The work required, for its completion, only the spring and summer of the year 1805. The sketches of it show how carefully the file was used on its every part. Only the fire of enthusiastic devotion was able to smelt the ore of the separate arias, duets and terzettoes which make up the matter of the whole; but this it could not do here fully enough to produce that natural flow which dramatic taste even now demanded. Moreover, the storm of war broke upon Vienna and deprived Beethoven’s hearers of even the calm of devotion. The result was that only the prima donna Milder-Hauptmann satisfied the public in the character of Leonore. Besides, Beethoven, as a composer of purely instrumental music, had not paid sufficient attention to the demands of the human voice.
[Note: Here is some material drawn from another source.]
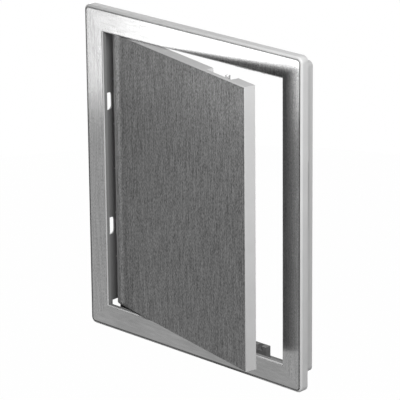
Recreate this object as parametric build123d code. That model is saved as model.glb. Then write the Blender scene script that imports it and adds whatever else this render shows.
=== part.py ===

On the 13th of October, 1805, Napoleon entered Vienna, and after the 20th the Fidelio was repeated three times; not, however, before the art lovers of Vienna, but before an audience composed of French officers. It was received with little applause, and after the first performance the house remained empty. Beethoven withdrew the work. But even the critics missed in it at this time “that certain splendor of originality characteristic of Beethoven’s works.” Our artist’s friends now gathered about him to induce him to make some abbreviations in the opera. This was at the house of Lichnowsky. Beethoven was never before seen so much excited, and were it not for the prayers and entreaties of the gentle and tender Princess Christiane, he would certainly have agreed to nothing. He consented at last to drop a few numbers, but it took six full hours to induce him to do even this. It is easy to explain this fact: the work was the pet child of his brain. Breuning now re-arranged the libretto. He made the acting more vivacious and Beethoven shortened the several pieces still more. The work proved more acceptable to the public, but Beethoven thought himself surrounded by a network of intrigue, and, as he had agreed only for a share in the profits, he once more withdrew the work. We hear no more of it until 1814. We shall see what effect its production had when we reach that date in Beethoven’s life.